Su hipersensibilidad emocional, su vida introspectiva, su necesidad de rutinas (como pintar casi siempre su rostro), su profundo vínculo con los animales, su lenguaje simbólico, y su dificultad para encajar en grupos sociales, son hoy signos que podrían encajar en lo que entendemos como neurodivergencia femenina. Pero en los años 30 nadie hablaba de eso. Y ella, sin teorías ni diagnósticos, hizo lo más valiente: convirtió sus diferencias en arte.
En su época, fue vista como “la esposa excéntrica de Diego Rivera”. Mientras él pintaba murales épicos sobre revoluciones, ella pintaba sus vísceras.
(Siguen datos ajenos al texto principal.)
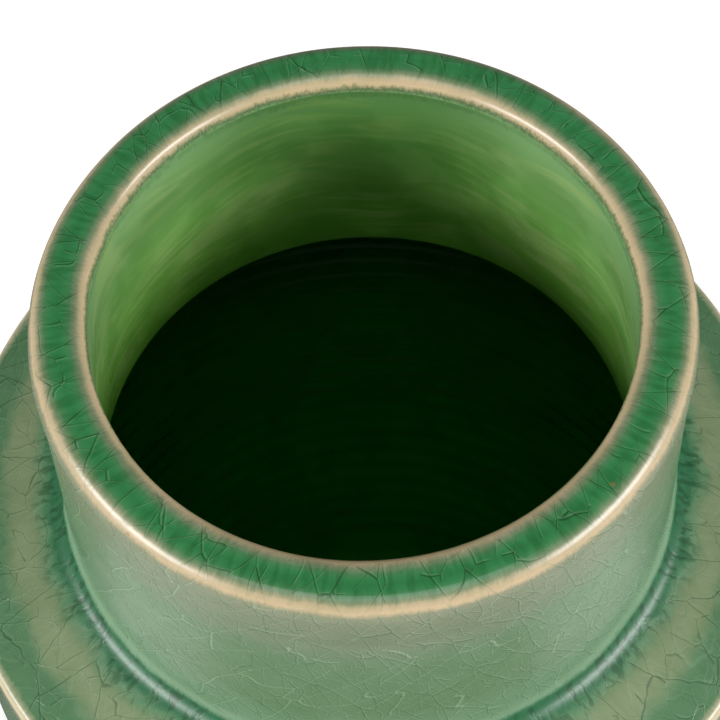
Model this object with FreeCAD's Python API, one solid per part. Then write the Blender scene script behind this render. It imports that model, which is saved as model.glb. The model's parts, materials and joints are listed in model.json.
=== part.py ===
"""Open ginger jar in crackle-glazed stoneware.

The jar is thrown in sections that are luted together with clay slip: a foot ring, a floor disc,
two wall sections, a shoulder ring, a neck collar and a thick lip ring. Every luted joint has a
rebate, so that each section sits inside the one below it. One coat of glaze covers the outside,
one the inside, and a thin one the recess under the foot.

Frame: millimetres, +Z up along the wheel axis, origin at the centre of the plane the foot
stands on. Every piece is a profile in the XZ plane, turned once about Z.
"""

import FreeCAD, Part

import math
import os

# Heights above the plane that the foot stands on.
JAR_HEIGHT = 250.0
NECK_HEIGHT = 60.0  # from the shoulder's inner edge up to the top of the lip
SHOULDER_DROP = 7.9  # the shoulder falls this far on its way out to its edge
BELLY_HEIGHT = 140.0
HIP_HEIGHT = 64.0
FOOT_HEIGHT = 9.0
RECESS_HEIGHT = 7.0  # the floor's underside, inside the foot ring
FLOOR_HEIGHT = 15.0  # the glazed floor inside the jar

# Glazed outside radii.
LIP_RADIUS = 60.0
NECK_BASE_RADIUS = 62.1
SHOULDER_RADIUS = 86.0
BELLY_RADIUS = 89.4
HIP_RADIUS = 82.0
WALL_END_RADIUS = 60.5
FOOT_OUTER_RADIUS = 58.5
FOOT_INNER_RADIUS = 51.0

# Glazed inside radii and wall thicknesses.
MOUTH_RADIUS = 49.2
THROAT_RADIUS = 54.3
SHOULDER_THICKNESS = 5.5
WALL_THICKNESS = 6.6
FLOOR_CORNER_RADIUS = 55.5

# Upright lands that a cap slides over and a stopper goes into, measured down from the lip.
COLLAR_LAND_DEPTH = 14.0
MOUTH_LAND_DEPTH = 12.0
COATS_MEET_DEPTH = 3.5  # the outer coat runs over the lip and this far down into the mouth

# Roundings of the profile's corners.
LIP_OUTER_ROUND = 4.5
LIP_INNER_ROUND = 3.0
LAND_ROUND = 30.0
NECK_COVE_ROUND = 3.0
SHOULDER_EDGE_ROUND = 2.2
BELLY_ROUND = 240.0
HIP_ROUND = 170.0
THROAT_ROUND = 7.0
INNER_SHOULDER_ROUND = 9.0
FLOOR_ROUND = 18.0
FOOT_BEVEL = 1.2

# Coats and joints.
GLAZE = 0.8
BASE_GLAZE = 0.5
SLIP = 0.6
REBATE = 3.0
FLOOR_REBATE_HEIGHT = 10.5
FLOOR_DISC_RADIUS = 45.0
FLOOR_FLANGE_RADIUS = 48.0
# The section under each rebated joint, the slip in the joint, and the joint's height.
JOINTS = [
    ("lower_wall", "waist_slip", 104.0),
    ("upper_wall", "shoulder_slip", 166.0),
    ("shoulder_ring", "neck_slip", 196.0),
    ("neck_collar", "lip_slip", 232.0),
]

NECK_BASE_HEIGHT = JAR_HEIGHT - NECK_HEIGHT
SHOULDER_HEIGHT = NECK_BASE_HEIGHT - SHOULDER_DROP
SHOULDER_SLOPE = SHOULDER_DROP / (SHOULDER_RADIUS - NECK_BASE_RADIUS)
COATS_MEET_HEIGHT = JAR_HEIGHT - COATS_MEET_DEPTH
FAR = 2 * JAR_HEIGHT  # reaches past the jar on every side
ORIGIN = FreeCAD.Vector(0, 0, 0)
AXIS = FreeCAD.Vector(0, 0, 1)


def point(radius, height):
    return FreeCAD.Vector(radius, 0, height)


def ceiling_height(radius):
    """The underside of the shoulder, parallel to its top."""
    drop = SHOULDER_THICKNESS * math.hypot(1, SHOULDER_SLOPE)
    return NECK_BASE_HEIGHT - drop - SHOULDER_SLOPE * (radius - NECK_BASE_RADIUS)


# Each corner is (radius, height, rounding). Both chains start in the mouth, where the coats meet.
OUTSIDE = [
    (MOUTH_RADIUS, COATS_MEET_HEIGHT, 0),
    (MOUTH_RADIUS, JAR_HEIGHT, LIP_INNER_ROUND),
    (LIP_RADIUS, JAR_HEIGHT, LIP_OUTER_ROUND),
    (LIP_RADIUS, JAR_HEIGHT - COLLAR_LAND_DEPTH, LAND_ROUND),
    (NECK_BASE_RADIUS, NECK_BASE_HEIGHT, NECK_COVE_ROUND),
    (SHOULDER_RADIUS, SHOULDER_HEIGHT, SHOULDER_EDGE_ROUND),
    (BELLY_RADIUS, BELLY_HEIGHT, BELLY_ROUND),
    (HIP_RADIUS, HIP_HEIGHT, HIP_ROUND),
    (WALL_END_RADIUS, FOOT_HEIGHT, 0),
]
INNER_SHOULDER_RADIUS = SHOULDER_RADIUS - WALL_THICKNESS
INSIDE = [
    (MOUTH_RADIUS, COATS_MEET_HEIGHT, 0),
    (MOUTH_RADIUS, JAR_HEIGHT - MOUTH_LAND_DEPTH, LAND_ROUND),
    (THROAT_RADIUS, ceiling_height(THROAT_RADIUS), THROAT_ROUND),
    (INNER_SHOULDER_RADIUS, ceiling_height(INNER_SHOULDER_RADIUS), INNER_SHOULDER_ROUND),
    (BELLY_RADIUS - WALL_THICKNESS, BELLY_HEIGHT, BELLY_ROUND - WALL_THICKNESS),
    (HIP_RADIUS - WALL_THICKNESS, HIP_HEIGHT, HIP_ROUND - WALL_THICKNESS),
    (FLOOR_CORNER_RADIUS, FLOOR_HEIGHT, FLOOR_ROUND),
    (0, FLOOR_HEIGHT, 0),
]


def crossing(start, along, other, other_along):
    """Where two lines in the XZ plane cross."""
    turn = along.x * other_along.z - along.z * other_along.x
    gap = other - start
    return start + along * ((gap.x * other_along.z - gap.z * other_along.x) / turn)


def shifted(corners, depth):
    """The chain moved sideways by depth, to the right of its direction, as (point, rounding)."""
    points = [point(radius, height) for radius, height, _ in corners]
    runs = [(b - a).normalize() for a, b in zip(points, points[1:])]
    sides = [FreeCAD.Vector(run.z, 0, -run.x) * depth for run in runs]
    moved = [(points[0] + sides[0], 0)]
    for i in range(1, len(points) - 1):
        before, after = runs[i - 1], runs[i]
        spot = crossing(points[i] + sides[i - 1], before, points[i] + sides[i], after)
        turns_right = before.x * after.z - before.z * after.x < 0
        rounding = corners[i][2] - depth if turns_right else corners[i][2] + depth
        moved.append((spot, rounding))
    moved.append((points[-1] + sides[-1], 0))
    return moved


def chain(corners, depth=0.0):
    """Lines and tangent arcs along the corners, with the chain's two ends."""
    spots = shifted(corners, depth)
    edges = []
    here = spots[0][0]
    for i in range(1, len(spots) - 1):
        spot, rounding = spots[i]
        back = (spots[i - 1][0] - spot).normalize()
        ahead = (spots[i + 1][0] - spot).normalize()
        half = math.acos(back.dot(ahead)) / 2
        reach = rounding / math.tan(half)
        middle = (back + ahead).normalize()
        begin, end = spot + back * reach, spot + ahead * reach
        crown = spot + middle * (rounding / math.sin(half) - rounding)
        edges.append(Part.LineSegment(here, begin).toShape())
        edges.append(Part.Arc(begin, crown, end).toShape())
        here = end
    edges.append(Part.LineSegment(here, spots[-1][0]).toShape())
    return edges, spots[0][0], spots[-1][0]


def straight(*spots):
    return [Part.LineSegment(a, b).toShape() for a, b in zip(spots, spots[1:])]


def face(*groups):
    """A flat face inside the closed loop that the groups of edges make."""
    edges = [edge for group in groups for edge in group]
    return Part.Face(Part.Wire(Part.__sortEdges__(edges)))


def polygon(*spots):
    return face(straight(*spots, spots[0]))


def turned(profile):
    """The solid that one closed profile sweeps in a full turn of the wheel."""
    (outline,) = profile.Faces
    return outline.revolve(ORIGIN, AXIS, 360)


def clay_profile():
    """The whole bare pot, with its foot ring and the recess inside that ring."""
    outside, _, wall_end = chain(OUTSIDE, GLAZE)
    inside, _, floor_middle = chain(INSIDE, -GLAZE)
    foot = straight(
        wall_end,
        point(FOOT_OUTER_RADIUS, FOOT_HEIGHT),
        point(FOOT_OUTER_RADIUS, FOOT_BEVEL),
        point(FOOT_OUTER_RADIUS - FOOT_BEVEL, 0),
        point(FOOT_INNER_RADIUS + FOOT_BEVEL, 0),
        point(FOOT_INNER_RADIUS, FOOT_BEVEL),
        point(FOOT_INNER_RADIUS, RECESS_HEIGHT),
        point(0, RECESS_HEIGHT),
        floor_middle,
    )
    return face(outside, inside, foot)


def coat_profile(corners, depth):
    """A coat of glaze between a glazed chain and the clay under it."""
    glazed, start, end = chain(corners)
    bare, bare_start, bare_end = chain(corners, depth)
    return face(glazed, bare, straight(start, bare_start), straight(end, bare_end))


def base_coat_profile():
    """The thin coat on the floor's underside, inside the foot ring."""
    return polygon(
        point(0, RECESS_HEIGHT - BASE_GLAZE),
        point(FOOT_INNER_RADIUS, RECESS_HEIGHT - BASE_GLAZE),
        point(FOOT_INNER_RADIUS, RECESS_HEIGHT),
        point(0, RECESS_HEIGHT),
    )


def in_foot(grow=0.0):
    """The foot ring's own space, whose outer half stands up to the wall's end."""
    middle = (FOOT_OUTER_RADIUS + FOOT_INNER_RADIUS) / 2 - grow
    return polygon(
        point(FOOT_INNER_RADIUS, 0),
        point(FAR, 0),
        point(FAR, FOOT_HEIGHT + grow),
        point(middle, FOOT_HEIGHT + grow),
        point(middle, RECESS_HEIGHT + grow),
        point(FOOT_INNER_RADIUS, RECESS_HEIGHT + grow),
    )


def in_floor(grow=0.0):
    """The floor disc's own space, whose lower flange reaches out under the wall."""
    rim, flange = FLOOR_DISC_RADIUS + grow, FLOOR_FLANGE_RADIUS + grow
    return polygon(
        point(0, 0),
        point(flange, 0),
        point(flange, FLOOR_REBATE_HEIGHT + grow),
        point(rim, FLOOR_REBATE_HEIGHT + grow),
        point(rim, FAR),
        point(0, FAR),
    )


def below(height, middle, grow=0.0):
    """Everything under a rebated joint, whose inner half stands the higher."""
    low, high = height + grow, height + grow + REBATE
    return polygon(
        point(0, 0),
        point(FAR, 0),
        point(FAR, low),
        point(middle + grow, low),
        point(middle + grow, high),
        point(0, high),
    )


def wall_middle(clay, height):
    """The radius halfway through the outermost wall at one height."""
    level = Part.LineSegment(point(0, height), point(FAR, height)).toShape()
    wall = max(clay.common(level).Edges, key=lambda span: span.CenterOfMass.x)
    return wall.CenterOfMass.x


def clay_profiles():
    """The luted sections and the slip in their joints, from the foot upwards."""
    clay = clay_profile()
    profiles = {
        "foot_ring": clay.common(in_foot()),
        "foot_slip": clay.common(in_foot(SLIP)).cut(in_foot()),
        "floor_disc": clay.common(in_floor()),
    }
    rest = clay.cut(in_foot(SLIP))
    profiles["floor_slip"] = rest.common(in_floor(SLIP)).cut(in_floor())
    rest = rest.cut(in_floor(SLIP))
    for section, slip, height in JOINTS:
        middle = wall_middle(clay, height)
        profiles[section] = rest.common(below(height, middle))
        grown = below(height, middle, SLIP)
        profiles[slip] = rest.common(grown).cut(below(height, middle))
        rest = rest.cut(grown)
    profiles["lip_ring"] = rest
    return profiles


def main():
    os.makedirs("parts", exist_ok=True)
    profiles = clay_profiles()
    profiles["outer_glaze"] = coat_profile(OUTSIDE, GLAZE)
    profiles["inner_glaze"] = coat_profile(INSIDE, -GLAZE)
    profiles["base_glaze"] = base_coat_profile()
    for name, profile in profiles.items():
        turned(profile).exportStep(f"parts/{name}.step")


main()
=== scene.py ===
"""Looks of the open ginger jar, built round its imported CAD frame.

Metres and +Z up, as in the frame. Profiles and reliefs are written in millimetres, and turned
into metres where their meshes are made. The glaze coats and the foot ring are shells of
revolution with real relief: an uneven thrown wall, glaze pooled at the foot of the neck and
rolled up above the foot. Crackle, brushing and colour are procedural.
"""

import json
import math

import bpy
import numpy as np
from mathutils import Matrix, Vector


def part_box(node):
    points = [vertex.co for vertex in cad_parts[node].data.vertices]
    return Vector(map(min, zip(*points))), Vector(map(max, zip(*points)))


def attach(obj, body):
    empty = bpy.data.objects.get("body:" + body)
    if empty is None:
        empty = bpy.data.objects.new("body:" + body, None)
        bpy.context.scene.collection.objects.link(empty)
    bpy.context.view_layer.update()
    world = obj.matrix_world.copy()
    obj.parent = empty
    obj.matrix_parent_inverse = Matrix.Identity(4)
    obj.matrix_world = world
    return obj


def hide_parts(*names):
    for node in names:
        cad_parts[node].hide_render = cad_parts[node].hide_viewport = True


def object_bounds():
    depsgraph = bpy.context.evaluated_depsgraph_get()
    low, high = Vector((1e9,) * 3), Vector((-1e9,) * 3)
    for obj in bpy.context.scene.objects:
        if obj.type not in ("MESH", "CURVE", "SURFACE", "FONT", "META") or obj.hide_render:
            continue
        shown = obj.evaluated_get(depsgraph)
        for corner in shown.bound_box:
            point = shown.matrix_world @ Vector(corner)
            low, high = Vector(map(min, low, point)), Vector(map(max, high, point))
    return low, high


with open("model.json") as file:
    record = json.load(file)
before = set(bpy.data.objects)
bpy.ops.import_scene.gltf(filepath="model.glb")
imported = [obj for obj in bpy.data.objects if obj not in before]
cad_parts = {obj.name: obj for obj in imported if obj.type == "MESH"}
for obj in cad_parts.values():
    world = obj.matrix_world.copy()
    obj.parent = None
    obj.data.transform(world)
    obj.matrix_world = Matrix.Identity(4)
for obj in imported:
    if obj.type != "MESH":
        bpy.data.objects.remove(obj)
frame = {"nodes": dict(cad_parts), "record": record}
CAD_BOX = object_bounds()
MOUNTS = {mount["name"]: mount for mount in frame["record"]["mounts"]}

MM = 0.001
TURN = 2 * math.pi
GLAZE = 0.8  # how thick the outer and inner coats are

# Places that the frame gives, in millimetres.
JAR_HEIGHT = CAD_BOX[1][2] / MM
LIP_RADIUS = MOUNTS["collar_land"]["dims"]["r_mm"]
BORE = MOUNTS["mouth_bore"]
MOUTH_RADIUS = BORE["dims"]["r_mm"]
COATS_MEET_HEIGHT = BORE["pos_m"][2] / MM + BORE["dims"]["length_mm"] / 2
FOOT_OUTER_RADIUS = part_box("foot_ring")[1].x / MM
FOOT_INNER_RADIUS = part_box("base_glaze")[1].x / MM
FOOT_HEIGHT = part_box("foot_ring")[1].z / MM
RECESS_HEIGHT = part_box("base_glaze")[1].z / MM
BASE_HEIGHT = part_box("base_glaze")[0].z / MM
FLOOR_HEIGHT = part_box("inner_glaze")[0].z / MM + GLAZE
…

En un mundo donde lo íntimo era considerado menor, ella elevó lo íntimo a categoría de arte.
Décadas después, cuando el mundo empezó a mirar con otros ojos la diversidad, Frida resurgió. Ya no como esposa. Ni siquiera como pintora. Sino como símbolo. De autenticidad, de rebeldía, de feminismo, de identidad, de cuerpo diverso, de mente no convencional. Y, sobre todo, como símbolo de alguien que no necesitó permiso para ser quien era.
Frida no necesitó grandes discursos para ser revolucionaria. Le bastó con ser radicalmente ella.
En un mundo que premia la adaptación, su arte nos recuerda: Que ser uno mismo, en un sistema que nos pide ser otros, es un acto de rebeldía. Que expresarse desde la herida también puede ser una forma de resistencia. Que innovar no siempre es crear lo nuevo, sino atreverse a mostrar lo verdadero.
Porque a veces, la revolución no necesita gritar. Basta con que alguien se atreva a sentir… y a mostrar ese sentimiento sin filtros.